He cited the examples of Kenya and Egypt, adding that with the support of the African Development Bank, Kenya, under President Kenyatta, was able to expand electricity access from 32% in 2013 to 75% in 2022. What an incredible achievement within 10 years!
“Today, 86% of Kenya’s economy is powered by renewable energy. And in one project – the Last Mile Connectivity Project—the Bank’s support allowed Kenya to connect over 2.3 million poor households to electricity – that is over 12 million people provided with affordable connection to grid power.
“In 2014, Egypt had electricity deficit of 6,000 megawatts, but by 2022 it had 20,000 megawatts of surplus power generation capacity. Amazing!
“I commend the Government of Nigeria on the recent commissioning of the several power projects. But there is still much to do.
He therefore advised Nigeria to invest massively in renewable energy, especially solar.
“The African Development Bank is implementing a $25 billion Desert-to-Power program to provide electricity for 250 million people across the Sahel, including the northern parts of Nigeria.
“For inclusive development, Nigeria must completely revive its rural areas. Nigeria’s rural areas are forgotten and have become zones of economic misery.
“To revive and transform these rural economies, we must make agriculture their main source of income, a business and a wealth creating sector.
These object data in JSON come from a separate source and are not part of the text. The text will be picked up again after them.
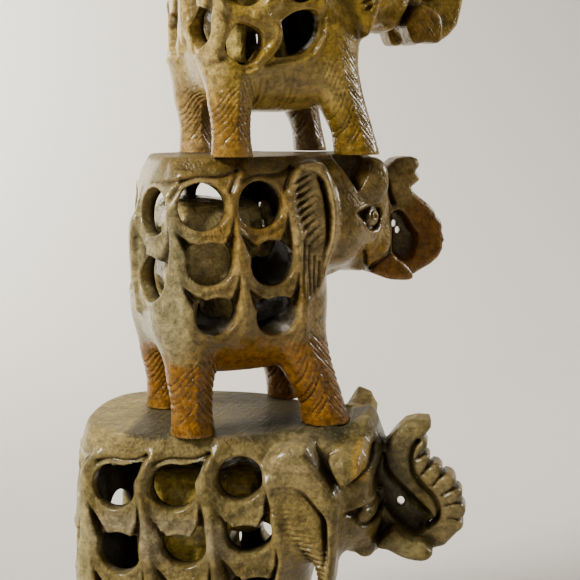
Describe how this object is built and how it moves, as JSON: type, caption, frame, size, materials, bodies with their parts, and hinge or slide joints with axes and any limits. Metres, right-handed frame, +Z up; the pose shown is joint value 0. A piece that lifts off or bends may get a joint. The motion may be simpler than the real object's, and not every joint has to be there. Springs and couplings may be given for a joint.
{
  "type": "stacked elephant sculpture",
  "caption": "Tower of carved soapstone elephants standing on each other's backs, each with a pierced body round a smaller elephant, trunks raised.",
  "frame": {"origin": "middle of the plan's bounding box, on the surface that the lowest soles stand on", "axes": "+Z up, +X the way the lowest elephant faces, +Y to its left"},
  "size_m": [0.1258, 0.0704, 0.2552],
  "materials": {
    "sage_soapstone": "lacquered, veined in sage, cream and grey",
    "umber_soapstone": "lacquered, beige-olive body over orange-brown legs",
    "olive_soapstone": "lacquered, olive to golden brown"
  },
  "bodies": {
    "root": {"lower_elephant": "sage_soapstone", "middle_elephant": "umber_soapstone", "upper_elephant": "olive_soapstone"}
  },
  "joints": []
}
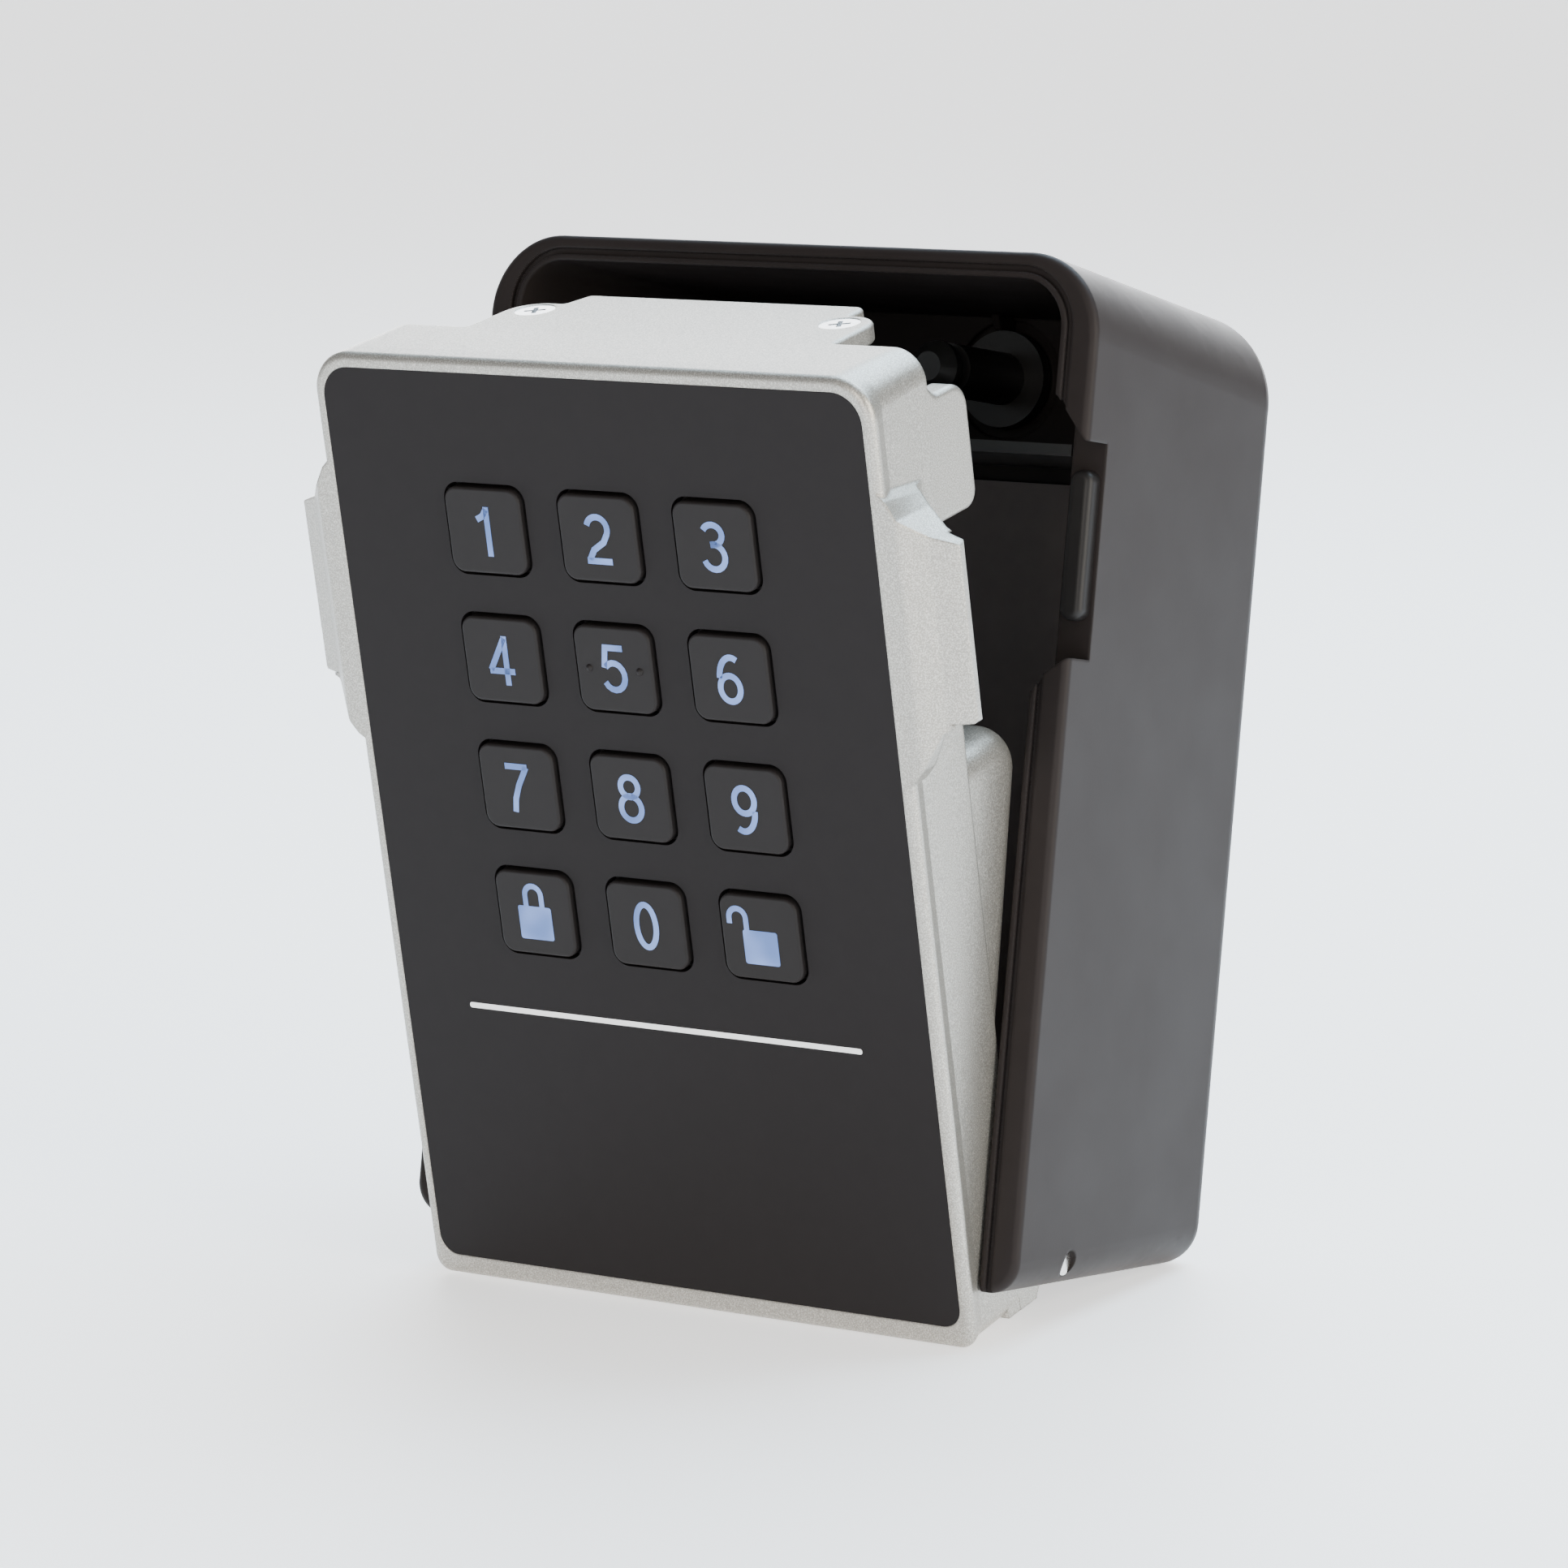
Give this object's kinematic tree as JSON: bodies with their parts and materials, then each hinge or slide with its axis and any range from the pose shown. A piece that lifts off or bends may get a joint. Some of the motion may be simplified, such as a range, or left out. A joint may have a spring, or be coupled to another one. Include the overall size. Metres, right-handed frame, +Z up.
{
  "type": "key lock box",
  "caption": "Wall-mounted key safe: black cast case, silver keypad door hinged along its lower edge, motor-driven latch fork inside.",
  "frame": {"origin": "on the wall face of the case, at the centre of its four wall-screw holes", "axes": "+X to the right seen from the front, +Y into the wall, +Z up"},
  "size_m": [0.0908, 0.0898, 0.1266],
  "materials": {
    "black_coat": "satin black powder coat",
    "black_steel": "satin black",
    "pin_steel": "ground steel",
    "black_rubber": "satin rubber",
    "black_plastic": "moulded plastic",
    "liner": "dark brown-black sheet",
    "silver_paint": "fine sparkling silver paint",
    "silver_cast": "fine sparkling silver paint",
    "silver_lid": "fine sparkling silver paint",
    "fascia_black": "satin black with a pale printed line",
    "key_black": "satin black with pale blue legends",
    "silicone": "matt silicone",
    "board_green": "solder mask",
    "zinc_screw": "bright zinc",
    "dome_steel": "spring steel",
    "led_white": "clear",
    "chip_black": "moulded",
    "brass_disc": "plain",
    "motor_steel": "drawn can",
    "cell_wrap": "printed sleeve, plain",
    "fork_steel": "stamped steel",
    "pinion_brass": "machined"
  },
  "bodies": {
    "case": {"housing": "black_coat", "strike_post": "black_steel", "hinge_pin": "pin_steel", "grip_pad_left": "black_rubber", "grip_pad_right": "black_rubber", "shelf": "black_plastic", "back_liner": "liner"},
    "door": {"door_frame": "silver_paint", "fascia": "fascia_black", "keypad_mat": "silicone", "circuit_board": "board_green", "board_screws": "zinc_screw", "contact_domes": "dome_steel", "key_leds": "led_white", "board_chips": "chip_black", "piezo_sounder": "brass_disc", "mechanism_case": "silver_cast", "gear_motor": "motor_steel", "motor_saddle": "black_plastic", "top_screws": "zinc_screw", "battery_box": "silver_paint", "battery_lid": "silver_lid", "battery_cells": "cell_wrap", "battery_contacts": "dome_steel"},
    "key_1_cap": {"key_1": "key_black"},
    "key_2_cap": {"key_2": "key_black"},
    "key_3_cap": {"key_3": "key_black"},
    "key_4_cap": {"key_4": "key_black"},
    "key_5_cap": {"key_5": "key_black"},
    "key_6_cap": {"key_6": "key_black"},
    "key_7_cap": {"key_7": "key_black"},
    "key_8_cap": {"key_8": "key_black"},
    "key_9_cap": {"key_9": "key_black"},
    "key_lock_cap": {"key_lock": "key_black"},
    "key_0_cap": {"key_0": "key_black"},
    "key_unlock_cap": {"key_unlock": "key_black"},
    "fork": {"latch_fork": "fork_steel"},
    "pinion": {"drive_pinion": "pinion_brass"}
  },
  "joints": [
    {"name": "door_hinge", "type": "hinge", "parent": "case", "child": "door", "pos_m": [0, -0.0355, -0.0499], "axis": [1, 0, 0], "range_deg": [-20.53, 69.5]},
    {"name": "key_1_press", "type": "slide", "parent": "door", "child": "key_1_cap", "axis": [0, 0.9365, 0.3507], "range_m": [0, 0.0007], "stiffness_N_per_m": 1500},
    {"name": "key_2_press", "type": "slide", "parent": "door", "child": "key_2_cap", "axis": [0, 0.9365, 0.3507], "range_m": [0, 0.0007], "stiffness_N_per_m": 1500},
    {"name": "key_3_press", "type": "slide", "parent": "door", "child": "key_3_cap", "axis": [0, 0.9365, 0.3507], "range_m": [0, 0.0007], "stiffness_N_per_m": 1500},
    {"name": "key_4_press", "type": "slide", "parent": "door", "child": "key_4_cap", "axis": [0, 0.9365, 0.3507], "range_m": [0, 0.0007], "stiffness_N_per_m": 1500},
    {"name": "key_5_press", "type": "slide", "parent": "door", "child": "key_5_cap", "axis": [0, 0.9365, 0.3507], "range_m": [0, 0.0007], "stiffness_N_per_m": 1500},
    {"name": "key_6_press", "type": "slide", "parent": "door", "child": "key_6_cap", "axis": [0, 0.9365, 0.3507], "range_m": [0, 0.0007], "stiffness_N_per_m": 1500},
    {"name": "key_7_press", "type": "slide", "parent": "door", "child": "key_7_cap", "axis": [0, 0.9365, 0.3507], "range_m": [0, 0.0007], "stiffness_N_per_m": 1500},
    {"name": "key_8_press", "type": "slide", "parent": "door", "child": "key_8_cap", "axis": [0, 0.9365, 0.3507], "range_m": [0, 0.0007], "stiffness_N_per_m": 1500},
    {"name": "key_9_press", "type": "slide", "parent": "door", "child": "key_9_cap", "axis": [0, 0.9365, 0.3507], "range_m": [0, 0.0007], "stiffness_N_per_m": 1500},
    {"name": "key_lock_press", "type": "slide", "parent": "door", "child": "key_lock_cap", "axis": [0, 0.9365, 0.3507], "range_m": [0, 0.0007], "stiffness_N_per_m": 1500},
    {"name": "key_0_press", "type": "slide", "parent": "door", "child": "key_0_cap", "axis": [0, 0.9365, 0.3507], "range_m": [0, 0.0007], "stiffness_N_per_m": 1500},
    {"name": "key_unlock_press", "type": "slide", "parent": "door", "child": "key_unlock_cap", "axis": [0, 0.9365, 0.3507], "range_m": [0, 0.0007], "stiffness_N_per_m": 1500},
    {"name": "fork_slide", "type": "slide", "parent": "door", "child": "fork", "axis": [1, 0, 0], "range_m": [0, 0.0075]},
    {"name": "pinion_spin", "type": "hinge", "parent": "door", "child": "pinion", "pos_m": [-0.006, -0.06355, 0.04843], "axis": [0, 0.9365, 0.3507], "range_deg": [0, 215]}
  ],
  "couplings": [
    {"joint": "pinion_spin", "follows": "fork_slide", "rad_per_m": 500}
  ]
}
To be clear, agriculture is not a development sector.
He also recommended the development of Special Agro-industrial Processing Zones which he said will transform agriculture, add value for agricultural value chains and attract private sector food and agribusinesses into rural areas.
“Special agro-industrial processing zones will help turn rural areas into new zones of economic prosperity and create millions of jobs.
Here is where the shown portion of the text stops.